In my opinion, you absolutely must give people the chance to try your product.
This means having a trial build on your website, which most Mac indies do but
it's a bit problematic for paid apps, as I presume a lot of people on the MAS
itself are unaware. It's in the best interest of everyone to have trials - for
customers, so that they don't feel duped and actually buy a product they're
happy with and for developers, so that they acquire real customers, not play a
game of "can we convince people to fork over money without trying".

Moreover, it's in the best interest of customers to actually provide paid
updates - they can vote with their wallet whether a business should survive.

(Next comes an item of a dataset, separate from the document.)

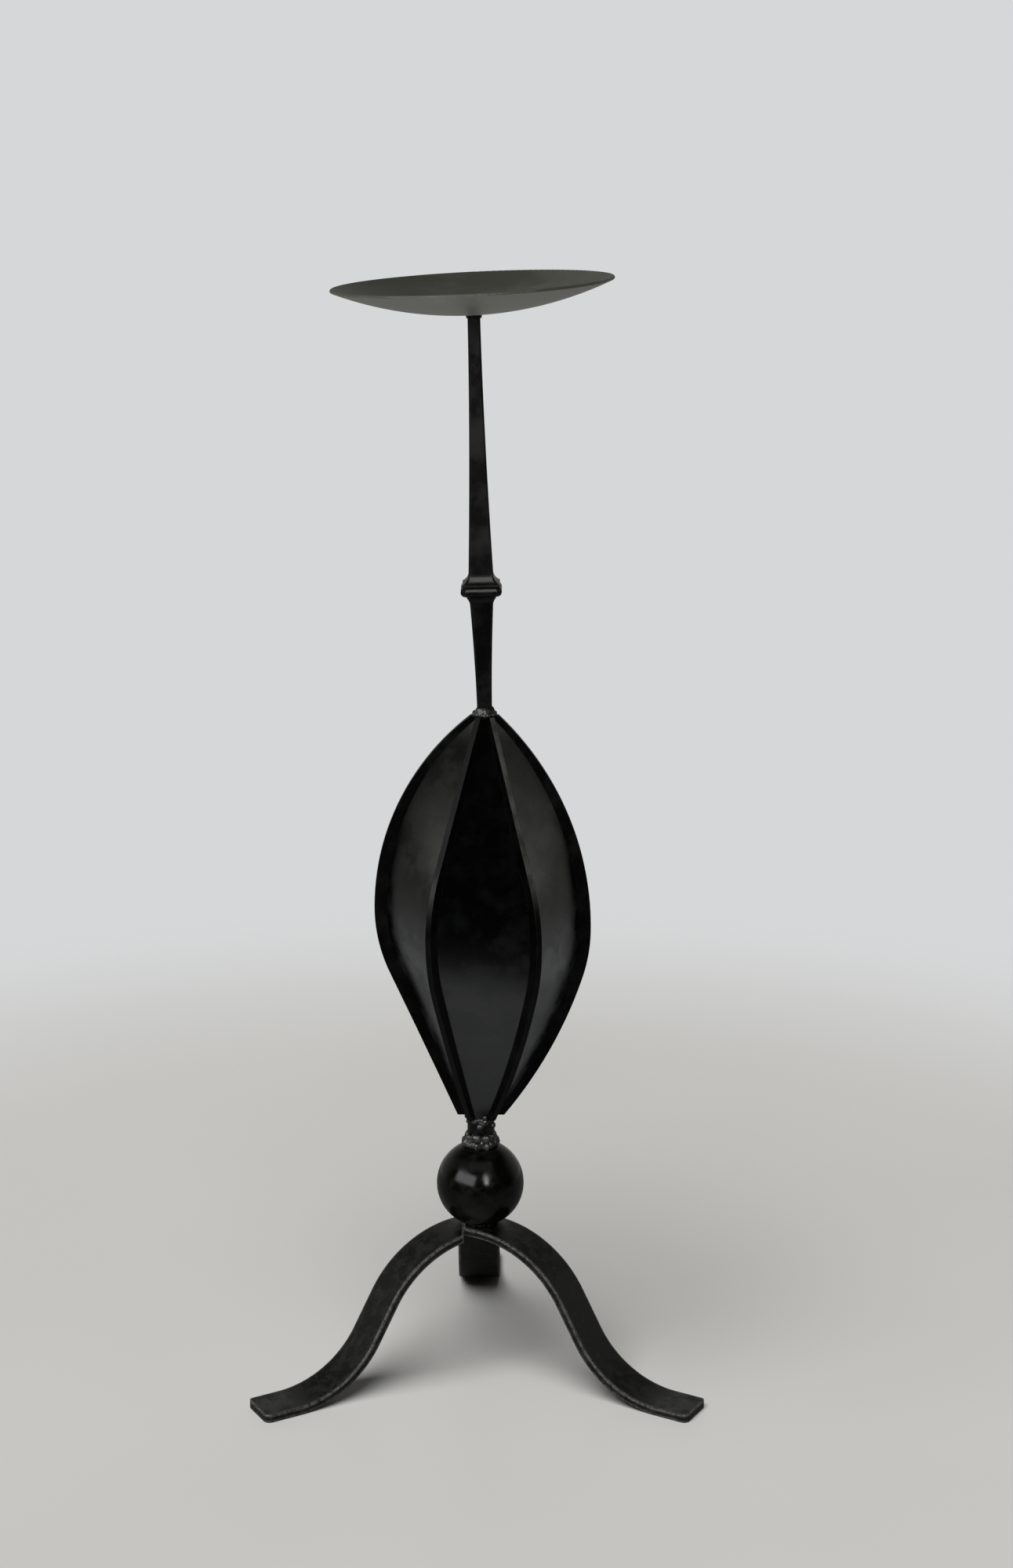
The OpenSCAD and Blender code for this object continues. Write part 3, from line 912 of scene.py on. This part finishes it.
def way_to(azimuth: float, elevation: float) -> Vector:
    """Gives the direction of a light seen from the stand.

    Args:
        azimuth: degrees from straight in front, towards the viewer's right.
        elevation: degrees up.

    Returns:
        A direction of length 1.
    """
    turn, rise = math.radians(azimuth), math.radians(elevation)
    return Vector((math.sin(turn) * math.cos(rise), -math.cos(turn) * math.cos(rise),
                   math.sin(rise)))


class Lit(Enum):
    """Which pieces a soft box lights, by what their names start with."""

    # All but the sheets
    IRON = ("ball", "dish", "hub_", "leg_", "lower_", "neck", "pan_", "pod_", "rib_", "stem_",
            "upper_")
    # The ribs and the whole stem
    BARS = ("rib_", "lower_", "stem_", "upper_")
    # The collar and the stem above it
    COLLAR = ("stem_", "upper_")
    SHEETS = ("sheet_",)
    STRAPS = ("leg_",)
    BALL = ("ball",)
    PAN = ("dish",)


@dataclass(frozen=True)
class SoftBox:
    """A soft window of light, by where it stands as seen from the stand's middle.

    The angles are in degrees, the distance and the two sides in millimetres.
    """

    name: str
    azimuth: float
    elevation: float
    away: float
    wide: float
    tall: float
    watts: float
    tint: str
    lit: Lit

    def hang(self, middle_z: float) -> bpy.types.Object:
        """Hangs the box and turns it to the stand.

        Args:
            middle_z: the height of the stand's middle.

        Returns:
            The lamp.
        """
        lamp = bpy.data.lights.new(self.name, "AREA")
        lamp.shape = "RECTANGLE"
        lamp.size = self.wide * MM
        lamp.size_y = self.tall * MM
        lamp.energy = self.watts
        lamp.color = linear(self.tint)[:3]
        way = way_to(self.azimuth, self.elevation)
        held = put(self.name, lamp)
        held.location = (Vector((0.0, 0.0, middle_z)) + way * self.away) * MM
        held.rotation_euler = way.to_track_quat("Z", "Y").to_euler()
        held.visible_camera = False
        LOG.info("%s is hung", self.name)
        return held


@dataclass
class Studio:
    """A pale plain floor, soft window light and dim air all round."""

    middle_z: float = 380.0
    floor_half: float = 1200.0
    # Each by azimuth, elevation, distance, width, height and watts
    boxes: tuple[SoftBox, ...] = (
        SoftBox("left_window", -44.0, 22.0, 2600.0, 2800.0, 1250.0, 50.0, "#f8f8f9", Lit.IRON),
        SoftBox("right_window", 17.0, 23.0, 2600.0, 360.0, 1000.0, 23.0, "#f8f8f9", Lit.IRON),
        SoftBox("side_window", 65.0, 34.0, 2600.0, 700.0, 1000.0, 16.0, "#fbf8f2", Lit.BARS),
        SoftBox("roof_window", 0.0, 53.0, 2600.0, 1000.0, 2700.0, 34.0, "#fbfaf0", Lit.COLLAR),
        SoftBox("left_wall", -104.0, 42.0, 2600.0, 2000.0, 3000.0, 19.0, "#fbfaf0", Lit.SHEETS),
        SoftBox("right_wall", 104.0, 34.0, 2600.0, 2000.0, 3000.0, 12.5, "#fbfaf0", Lit.SHEETS),
        SoftBox("near_floor", 0.0, -90.0, 365.0, 800.0, 900.0, 0.46, "#f3f5f8", Lit.SHEETS),
        SoftBox("floor_band", 0.0, -57.0, 400.0, 800.0, 120.0, 0.07, "#f1f1fa", Lit.SHEETS),
        SoftBox("left_floor", -130.0, -36.0, 670.0, 600.0, 420.0, 0.26, "#f3f5f8", Lit.SHEETS),
        SoftBox("right_floor", 130.0, -36.0, 670.0, 600.0, 420.0, 0.32, "#f3f5f8", Lit.SHEETS),
        SoftBox("back_wall", 180.0, 16.0, 2600.0, 1600.0, 700.0, 1.4, "#fbfaf0", Lit.STRAPS),
        SoftBox("ball_roof", 0.0, 64.0, 2600.0, 3000.0, 1600.0, 6.0, "#fbfaf0", Lit.BALL),
        SoftBox("pan_floor", 0.0, -90.0, 365.0, 800.0, 900.0, 4.0, "#f3f5f8", Lit.PAN),
    )
    # Daylight on the floor
    day_azimuth: float = -30.0
    day_elevation: float = 66.0
    day_spread: float = 50.0
    day_level: float = 2.9
    # The room as the camera sees it, and as it lights the stand
    backdrop: str = "#d6d7d8"
    room_tint: str = "#f6f5f0"
    wall_level: float = 0.34
    front_level: float = 0.02
    ceiling_level: float = 0.02
    # The room's y and z, on a ball of radius 1 round the stand, where one gives way to another
    front_to_wall: tuple[float, float] = (-0.1, 0.6)
    wall_to_ceiling: tuple[float, float] = (0.25, 0.8)

    def build(self) -> None:
        """Builds the floor, the lights and the air.

        The windows light only the stand, so the floor stays even.
        """
        pieces = [o for o in bpy.context.scene.objects if o.type == "MESH"]
        groups = {lit: self._group(lit.name.lower(), [
            piece for piece in pieces if piece.name.startswith(lit.value)]) for lit in Lit}
        floor = self._floor()
        for box in self.boxes:
            box.hang(self.middle_z).light_linking.receiver_collection = groups[box.lit]
        self._daylight().light_linking.receiver_collection = self._group("by_daylight", [floor])
        self._air()
        view = bpy.context.scene.view_settings
        view.view_transform = "Standard"
        view.look = "None"

    def _group(self, name: str, members: Iterable[bpy.types.Object]) -> bpy.types.Collection:
        """Gathers what one kind of light falls on.

        Args:
            name: what lights them, or the name of their kind.
            members: the objects.

        Returns:
            The group.
        """
        group = bpy.data.collections.new(f"lit_{name}")
        for member in members:
            group.objects.link(member)
        return group

    def _floor(self) -> bpy.types.Object:
        """Lays the floor at height 0.

        Returns:
            The floor.
        """
        shape = bmesh.new()
        bmesh.ops.create_grid(shape, x_segments=8, y_segments=8, size=self.floor_half * MM)
        floor = put("floor", mesh_of(shape, "floor"))
        floor.data.materials.append(PaleFloorPaint().make())
        LOG.info("the floor is laid")
        return floor

    def _daylight(self) -> bpy.types.Object:
        """Spreads soft daylight over the floor.

        Returns:
            The lamp.
        """
        lamp = bpy.data.lights.new("daylight", "SUN")
        lamp.energy = self.day_level
        lamp.angle = math.radians(self.day_spread)
        held = put("daylight", lamp)
        way = way_to(self.day_azimuth, self.day_elevation)
        held.rotation_euler = way.to_track_quat("Z", "Y").to_euler()
        return held

    def _air(self) -> None:
        """Fills the room: pale walls behind and at the sides, dark in front and above."""
        air = bpy.data.worlds.new("studio_air")
        bpy.context.scene.world = air
        air.use_nodes = True
        tree = air.node_tree
        tree.nodes.clear()
        sky = add(tree, "ShaderNodeTexCoord").outputs["Generated"]
        way = add(tree, "ShaderNodeSeparateXYZ", {0: sky})
        behind = add(tree, "ShaderNodeMapRange", {
            "Value": way.outputs["Y"],
            "From Min": self.front_to_wall[0], "From Max": self.front_to_wall[1],
            "To Min": self.front_level, "To Max": self.wall_level,
        }, interpolation_type="SMOOTHSTEP").outputs[0]
        above = add(tree, "ShaderNodeMapRange", {
            "Value": way.outputs["Z"],
            "From Min": self.wall_to_ceiling[0], "From Max": self.wall_to_ceiling[1],
            "To Min": 1.0, "To Max": 0.0,
        }, interpolation_type="SMOOTHSTEP").outputs[0]
        lit = add(tree, "ShaderNodeMath", {0: behind, 1: above}, operation="MULTIPLY")
        level = add(tree, "ShaderNodeMath", {
            0: lit.outputs[0], 1: self.ceiling_level,
        }, operation="MAXIMUM").outputs[0]
        room = add(tree, "ShaderNodeBackground", {
            "Color": linear(self.room_tint), "Strength": level,
        })
        seen = add(tree, "ShaderNodeBackground", {"Color": linear(self.backdrop)})
        ray = add(tree, "ShaderNodeLightPath").outputs["Is Camera Ray"]
        both = add(tree, "ShaderNodeMixShader", {0: ray, 1: room.outputs[0], 2: seen.outputs[0]})
        add(tree, "ShaderNodeOutputWorld", {"Surface": both.outputs[0]})


@dataclass(frozen=True)
class Viewpoint:
    """The photograph's viewing angle, worked out from the stand's outline."""

    x: float = 19.3
    y: float = -1880.4
    z: float = 940.7
    down: float = 14.78
    lens: float = 63.0
    film: float = 36.0
    nearest: float = 50.0
    farthest: float = 60000.0

    def build(self) -> None:
        """Sets up the camera."""
        camera = bpy.data.cameras.new("viewpoint")
        camera.lens = self.lens
        camera.sensor_width = self.film
        camera.clip_start = self.nearest * MM
        camera.clip_end = self.farthest * MM
        seat = put("viewpoint", camera)
        seat.location = Vector((self.x, self.y, self.z)) * MM
        seat.rotation_euler = (math.radians(90.0 - self.down), 0.0, 0.0)
        bpy.context.scene.camera = seat
        LOG.info("the camera is set")


def main() -> None:
    """Builds and finishes the stand, one sub-assembly after another."""
    logging.basicConfig(level=logging.INFO, format="%(name)s: %(message)s")
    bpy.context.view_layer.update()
    Viewpoint().build()
    spine = Spine()
    bead_made = BEAD_COAT.make()
    # The bead paint darkened with painted shade, for the welds under the pan and the ball
    shaded_bead = SHADED_BEAD_COAT.make()
    DripPan(spine).build(shaded_bead)
    Stem(spine).build(bead_made)
    Pod().build()
    NeckAndBall(spine).build(bead_made)
    Tripod().build(shaded_bead)
    Studio().build()


if __name__ == "__main__":
    main()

But without the proper availability of paid updates, customers are left with
no choice, even if they did want to support developers. Unfortunately, the
voice of a vocal minority instils fear in developers to try and charge for
such updates.

Given the current climate, our plan for the future is to lower our initial
price and offer major versions as paid updates. Instead of, say, charging $40
for the current version + $20 for an update, we'll just always charge $30 for
the current version. As a side effect, it lowers the entry for everyone and
your real customers can still vote with their wallets and support your
efforts, if they choose to do so. One of the downsides is the introduction of
a new SKU which is not that much of a problem (before the MAS, you had to do
the same anyhow). It's usually wise to provide a way for customers to stay in
touch with you and hear about updates but only if they want to (don't smack
dialogs repeatedly in their face, that's just not nice).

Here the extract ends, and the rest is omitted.